In nature, “females rule the roost, and males will do almost anything they can to please them,” said filmmaker Kevin Bachar.
His two-part documentary, “What Females Want and What Males Will Do,” airing 8 p.m. Sunday and April 13 on KCTS Channel 9, explores sexual selection in the animal world by chronicling the rituals and rites of courtship among species as varied as baboons and lizards.
The program, part of the PBS “Nature” series, required almost six months of pre-production to locate wildlife experts and coordinate filming schedules with them.
His team wanted to include a study of birds, he said, “because birds are always stunning” to view, “and we wanted to have a fun time while getting across the message of great science.”

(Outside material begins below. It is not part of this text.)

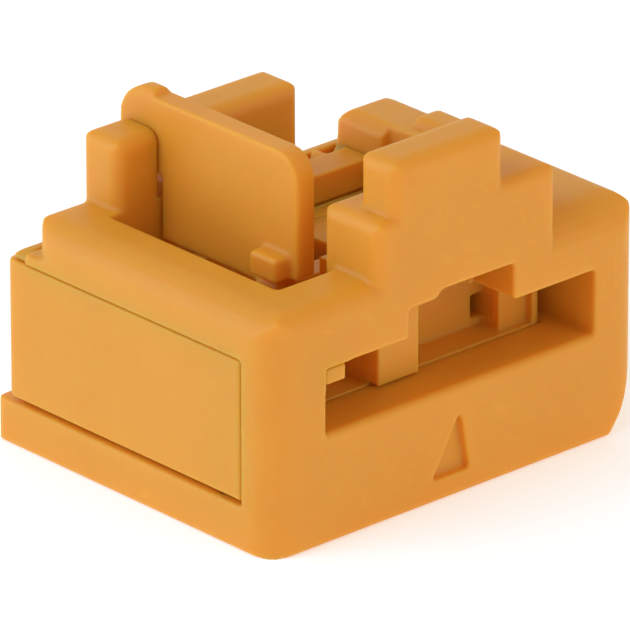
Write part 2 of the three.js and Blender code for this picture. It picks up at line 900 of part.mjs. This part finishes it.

Filmed on location in Africa, South America, Australia, California, Montana and New Orleans, the program includes close-up footage of a wriggling mass of male garter snakes in a piling-on ritual that results in mating, and offers a frank discussion in clinical terms about a male duck’s reproductive organ.
The broadcast is narrated by actor F. Murray Abraham, whose spare delivery is peppered with dryly humorous moments.
Featured animals include a trio of side-blotched lizards in their group approach to mating; capuchin monkeys beating sticks on trees, drumming out their mating calls; and male sage grouse displaying their full plumage while prancing for approval from an automated decoy.
The robotic female is a small electronic device. Actual sage grouse skin and feathers conceal its hidden video camera.